> **The exercise**
Return the full listing exactly as it is written.

>> begin Source excerpt

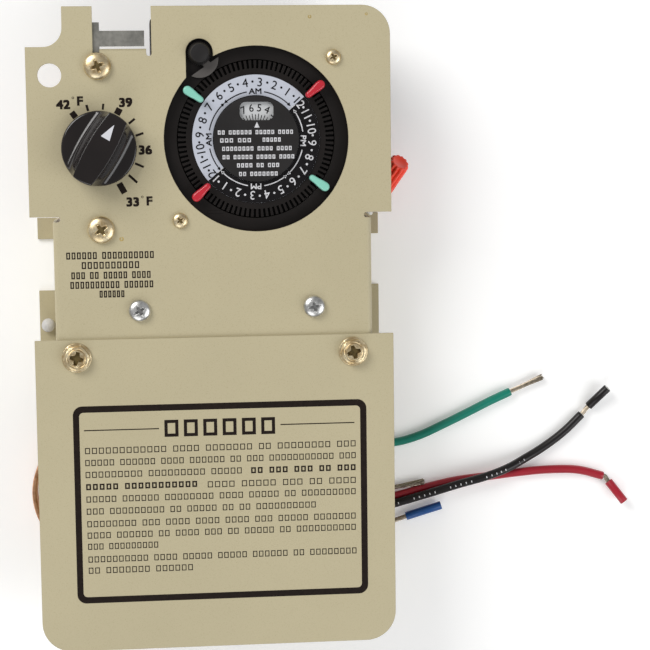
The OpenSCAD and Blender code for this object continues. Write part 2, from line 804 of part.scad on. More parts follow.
// Comb at the relay's lower end that the leads come out of
module lead_comb() {
    color(black) placed() difference() {
        translate([5, comb_y[0], 4]) cube([34, comb_y[1] - comb_y[0], 12]);
        for (x = comb_x) translate([x, comb_y[0] - 1, comb_z]) rotate([-90, 0, 0])
            cylinder(h = 3, d = lead_d, $fn = 32);
    }
}

// Fluted twist-on connector, its closed end at connector_tip
module wire_connector() {
    foot = connector_tip - connector_len * connector_dir;
    color(red) placed() aim(foot, connector_tip) difference() {
        union() {
            rotate_extrude($fn = 48) polygon([[0, 0], [6.2, 0], [6.2, 6], [5.4, 8],
                [3.9, connector_len - 1.2], [3.1, connector_len], [0, connector_len]]);
            for (a = [0:30:330]) rotate(a) translate([3.2, -0.5, 7])
                rotate([0, -3.2, 0]) cube([1.9, 1, connector_len - 8.6]);
        }
        translate([0, 0, -1]) cylinder(h = 17, r = 3.6, $fn = 48);
    }
}

// Two short leads from the timer's side into the connector
module connector_wires() {
    foot = connector_tip - connector_len * connector_dir;
    flat_dir = [connector_dir[0], connector_dir[1], 0];
    heading = flat_dir / norm(flat_dir);
    side = [heading[1], -heading[0], 0];
    rise = asin(connector_dir[2]);
    turn_r = 3;
    wire_top = 20;
    color([0.85, 0.85, 0.82]) placed() for (s = [-1, 1]) {
        end = foot + 1.9 * s * side;
        centre = end - 2 * connector_dir - turn_r * (sin(rise) * heading - [0, 0, cos(rise)]);
        turn = [for (i = [0:7]) let (a = -90 + (rise + 90) * i / 7)
            centre + turn_r * (sin(a) * heading - [0, 0, cos(a)])];
        drop = [for (a = [0:15:90]) [turn[0][0] - turn_r * (1 - sin(a)),
            turn[0][1] + 2 * pow(cos(a), 2), wire_top - turn_r * (1 - cos(a))]];
        tube(concat([[timer_right, drop[0][1], wire_top]], drop, turn,
            [end, end + 9 * connector_dir]), 2.2, across = [0, 1, 0]);
    }
}

function end_of(route) = route[len(route) - 1];
// A point straight ahead of where a lead's insulation ends
function ahead(route, d) =
    end_of(route) + d * unit(end_of(route) - route[len(route) - 2]);
module strands(points) {
    color(tinned) placed() tube(points, strand_d);
}

// Loose length of insulation left on a conductor
module slug(a, b, c) {
    color(c) placed() difference() {
        rod(a, b, lead_d);
        aim(a, b) translate([0, 0, -1]) cylinder(h = norm(b - a) + 2, d = strand_d + 0.3,
            $fn = 32);
    }
}

// The slug reaches this far past the end of its conductor
function past(a, b, extra) = b + extra * unit(b - a);

module green_lead() { color(green) placed() tube(green_route, lead_d); }
module white_lead() { color(white) placed() tube(white_route, lead_d); }
module red_lead() { color(red) placed() tube(red_route, lead_d); }
module black_lead() { color(black) placed() tube(black_route, lead_d); }
module blue_lead() { color(blue) placed() tube(blue_route, lead_d); }
module green_strands() {
    strands([ahead(green_route, 0.05), ahead(green_route, 1), green_tip]);
}
module white_strands() {
    strands([ahead(white_route, 0.05), ahead(white_route, 1), white_tip]);
}
module red_strands() {
    strands([ahead(red_route, 0.05), ahead(red_route, 1), red_neck, red_tip]);
}
module black_strands() {
    strands([ahead(black_route, 0.05), ahead(black_route, 1), black_neck, black_tip]);
}
module blue_strands() {
    strands([ahead(blue_route, 0.05), ahead(blue_route, 1), blue_neck, blue_tip]);
}
module red_slug() { slug(red_neck, past(red_neck, red_tip, 1.4), [0.80, 0.20, 0.24]); }
module black_slug() { slug(black_neck, past(black_neck, black_tip, 1.4), black); }
module blue_slug() { slug(blue_neck, past(blue_neck, blue_tip, 1.4), blue); }

mounting_panel();
foot_bushing();
wiring_cover();
cover_screws();
thermostat_screws();
timer_screws();
relay_screws();
thermostat_frame();
thermostat_case();
thermostat_terminals();
power_element();
capillary_tube();
sensing_coil();
thermostat_shaft();
thermostat_knob();
knob_pointer();
range_nut();
range_spring();
timer_case();
timer_back_plate();
motor_can();
motor_coil();
motor_rotor();
motor_pinion();
reduction_gear();
dial_wheel();
number_ring();
time_disc();
centre_plate();
override_knob();
override_flag();
override_cam();
timer_switch();
contact_blades();
relay_base();
relay_case();
relay_coil();
lead_comb();
wire_connector();
connector_wires();
green_lead();
white_lead();
red_lead();
black_lead();
blue_lead();
green_strands();
white_strands();
red_strands();
black_strands();
blue_strands();
red_slug();
black_slug();
blue_slug();
red_tripper_1();
red_tripper_2();
green_tripper_1();
green_tripper_2();
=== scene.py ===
"""Control panel with a 24 hour dial timer and a freeze-protection thermostat.

Every CAD node gets its material here, and those that need finer shapes are replaced. Sizes are
in millimetres, in the panel's own coordinates, until at() or MM brings them to metres.
"""

import json
import math
from functools import partial

import bpy
from mathutils import Euler, Matrix, Vector

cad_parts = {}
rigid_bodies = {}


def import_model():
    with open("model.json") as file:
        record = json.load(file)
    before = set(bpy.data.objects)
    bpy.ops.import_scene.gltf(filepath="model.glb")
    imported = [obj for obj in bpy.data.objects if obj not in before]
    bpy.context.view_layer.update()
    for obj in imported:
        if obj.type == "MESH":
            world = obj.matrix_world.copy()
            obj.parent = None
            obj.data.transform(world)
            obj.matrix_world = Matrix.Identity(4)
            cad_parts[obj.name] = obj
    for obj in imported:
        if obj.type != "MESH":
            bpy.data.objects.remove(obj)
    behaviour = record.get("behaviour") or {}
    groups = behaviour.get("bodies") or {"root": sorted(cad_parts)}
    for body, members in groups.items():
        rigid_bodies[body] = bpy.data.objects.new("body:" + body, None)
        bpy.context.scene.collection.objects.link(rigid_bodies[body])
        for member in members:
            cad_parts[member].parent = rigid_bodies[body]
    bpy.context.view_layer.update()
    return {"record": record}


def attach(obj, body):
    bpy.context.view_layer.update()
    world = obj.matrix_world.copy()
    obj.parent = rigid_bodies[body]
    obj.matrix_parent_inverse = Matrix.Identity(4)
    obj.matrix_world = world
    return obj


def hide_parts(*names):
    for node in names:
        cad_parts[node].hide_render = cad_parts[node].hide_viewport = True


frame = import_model()

MM = 0.001
ORIGIN = (-2.3, -2.5)  # the panel's own zero in the frame
UP = Vector((0, 0, 1))
PANEL_FACE = 46.0      # heights over the feet
COVER_FACE = 47.2
DIAL = (18.7, 82.8)
KNOB = (-46.8, 79.7)
OVERRIDE = (-4.6, 118.5)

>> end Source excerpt

> **The completed task**
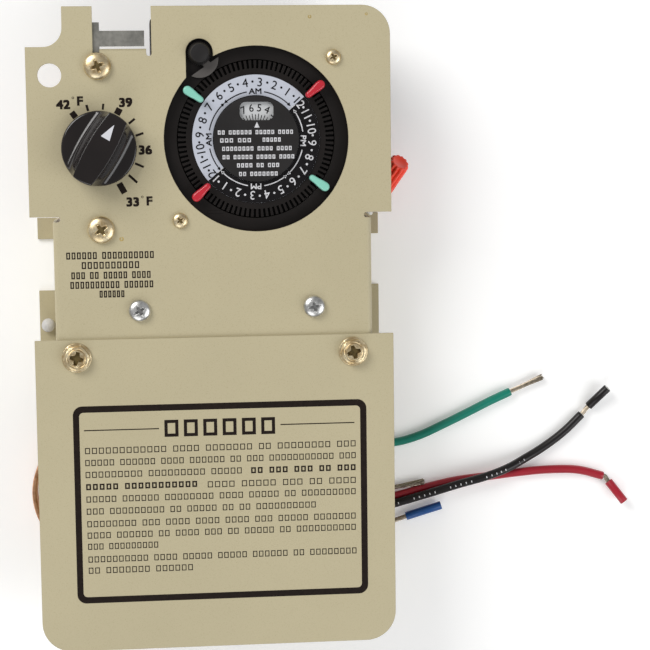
The OpenSCAD and Blender code for this object continues. Write part 2, from line 804 of part.scad on. More parts follow.
// Comb at the relay's lower end that the leads come out of
module lead_comb() {
    color(black) placed() difference() {
        translate([5, comb_y[0], 4]) cube([34, comb_y[1] - comb_y[0], 12]);
        for (x = comb_x) translate([x, comb_y[0] - 1, comb_z]) rotate([-90, 0, 0])
            cylinder(h = 3, d = lead_d, $fn = 32);
    }
}

// Fluted twist-on connector, its closed end at connector_tip
module wire_connector() {
    foot = connector_tip - connector_len * connector_dir;
    color(red) placed() aim(foot, connector_tip) difference() {
        union() {
            rotate_extrude($fn = 48) polygon([[0, 0], [6.2, 0], [6.2, 6], [5.4, 8],
                [3.9, connector_len - 1.2], [3.1, connector_len], [0, connector_len]]);
            for (a = [0:30:330]) rotate(a) translate([3.2, -0.5, 7])
                rotate([0, -3.2, 0]) cube([1.9, 1, connector_len - 8.6]);
        }
        translate([0, 0, -1]) cylinder(h = 17, r = 3.6, $fn = 48);
    }
}

// Two short leads from the timer's side into the connector
module connector_wires() {
    foot = connector_tip - connector_len * connector_dir;
    flat_dir = [connector_dir[0], connector_dir[1], 0];
    heading = flat_dir / norm(flat_dir);
    side = [heading[1], -heading[0], 0];
    rise = asin(connector_dir[2]);
    turn_r = 3;
    wire_top = 20;
    color([0.85, 0.85, 0.82]) placed() for (s = [-1, 1]) {
        end = foot + 1.9 * s * side;
        centre = end - 2 * connector_dir - turn_r * (sin(rise) * heading - [0, 0, cos(rise)]);
        turn = [for (i = [0:7]) let (a = -90 + (rise + 90) * i / 7)
            centre + turn_r * (sin(a) * heading - [0, 0, cos(a)])];
        drop = [for (a = [0:15:90]) [turn[0][0] - turn_r * (1 - sin(a)),
            turn[0][1] + 2 * pow(cos(a), 2), wire_top - turn_r * (1 - cos(a))]];
        tube(concat([[timer_right, drop[0][1], wire_top]], drop, turn,
            [end, end + 9 * connector_dir]), 2.2, across = [0, 1, 0]);
    }
}

function end_of(route) = route[len(route) - 1];
// A point straight ahead of where a lead's insulation ends
function ahead(route, d) =
    end_of(route) + d * unit(end_of(route) - route[len(route) - 2]);
module strands(points) {
    color(tinned) placed() tube(points, strand_d);
}

// Loose length of insulation left on a conductor
module slug(a, b, c) {
    color(c) placed() difference() {
        rod(a, b, lead_d);
        aim(a, b) translate([0, 0, -1]) cylinder(h = norm(b - a) + 2, d = strand_d + 0.3,
            $fn = 32);
    }
}

// The slug reaches this far past the end of its conductor
function past(a, b, extra) = b + extra * unit(b - a);

module green_lead() { color(green) placed() tube(green_route, lead_d); }
module white_lead() { color(white) placed() tube(white_route, lead_d); }
module red_lead() { color(red) placed() tube(red_route, lead_d); }
module black_lead() { color(black) placed() tube(black_route, lead_d); }
module blue_lead() { color(blue) placed() tube(blue_route, lead_d); }
module green_strands() {
    strands([ahead(green_route, 0.05), ahead(green_route, 1), green_tip]);
}
module white_strands() {
    strands([ahead(white_route, 0.05), ahead(white_route, 1), white_tip]);
}
module red_strands() {
    strands([ahead(red_route, 0.05), ahead(red_route, 1), red_neck, red_tip]);
}
module black_strands() {
    strands([ahead(black_route, 0.05), ahead(black_route, 1), black_neck, black_tip]);
}
module blue_strands() {
    strands([ahead(blue_route, 0.05), ahead(blue_route, 1), blue_neck, blue_tip]);
}
module red_slug() { slug(red_neck, past(red_neck, red_tip, 1.4), [0.80, 0.20, 0.24]); }
module black_slug() { slug(black_neck, past(black_neck, black_tip, 1.4), black); }
module blue_slug() { slug(blue_neck, past(blue_neck, blue_tip, 1.4), blue); }

mounting_panel();
foot_bushing();
wiring_cover();
cover_screws();
thermostat_screws();
timer_screws();
relay_screws();
thermostat_frame();
thermostat_case();
thermostat_terminals();
power_element();
capillary_tube();
sensing_coil();
thermostat_shaft();
thermostat_knob();
knob_pointer();
range_nut();
range_spring();
timer_case();
timer_back_plate();
motor_can();
motor_coil();
motor_rotor();
motor_pinion();
reduction_gear();
dial_wheel();
number_ring();
time_disc();
centre_plate();
override_knob();
override_flag();
override_cam();
timer_switch();
contact_blades();
relay_base();
relay_case();
relay_coil();
lead_comb();
wire_connector();
connector_wires();
green_lead();
white_lead();
red_lead();
black_lead();
blue_lead();
green_strands();
white_strands();
red_strands();
black_strands();
blue_strands();
red_slug();
black_slug();
blue_slug();
red_tripper_1();
red_tripper_2();
green_tripper_1();
green_tripper_2();
=== scene.py ===
"""Control panel with a 24 hour dial timer and a freeze-protection thermostat.

Every CAD node gets its material here, and those that need finer shapes are replaced. Sizes are
in millimetres, in the panel's own coordinates, until at() or MM brings them to metres.
"""

import json
import math
from functools import partial

import bpy
from mathutils import Euler, Matrix, Vector

cad_parts = {}
rigid_bodies = {}


def import_model():
    with open("model.json") as file:
        record = json.load(file)
    before = set(bpy.data.objects)
    bpy.ops.import_scene.gltf(filepath="model.glb")
    imported = [obj for obj in bpy.data.objects if obj not in before]
    bpy.context.view_layer.update()
    for obj in imported:
        if obj.type == "MESH":
            world = obj.matrix_world.copy()
            obj.parent = None
            obj.data.transform(world)
            obj.matrix_world = Matrix.Identity(4)
            cad_parts[obj.name] = obj
    for obj in imported:
        if obj.type != "MESH":
            bpy.data.objects.remove(obj)
    behaviour = record.get("behaviour") or {}
    groups = behaviour.get("bodies") or {"root": sorted(cad_parts)}
    for body, members in groups.items():
        rigid_bodies[body] = bpy.data.objects.new("body:" + body, None)
        bpy.context.scene.collection.objects.link(rigid_bodies[body])
        for member in members:
            cad_parts[member].parent = rigid_bodies[body]
    bpy.context.view_layer.update()
    return {"record": record}


def attach(obj, body):
    bpy.context.view_layer.update()
    world = obj.matrix_world.copy()
    obj.parent = rigid_bodies[body]
    obj.matrix_parent_inverse = Matrix.Identity(4)
    obj.matrix_world = world
    return obj


def hide_parts(*names):
    for node in names:
        cad_parts[node].hide_render = cad_parts[node].hide_viewport = True


frame = import_model()

MM = 0.001
ORIGIN = (-2.3, -2.5)  # the panel's own zero in the frame
UP = Vector((0, 0, 1))
PANEL_FACE = 46.0      # heights over the feet
COVER_FACE = 47.2
DIAL = (18.7, 82.8)
KNOB = (-46.8, 79.7)
OVERRIDE = (-4.6, 118.5)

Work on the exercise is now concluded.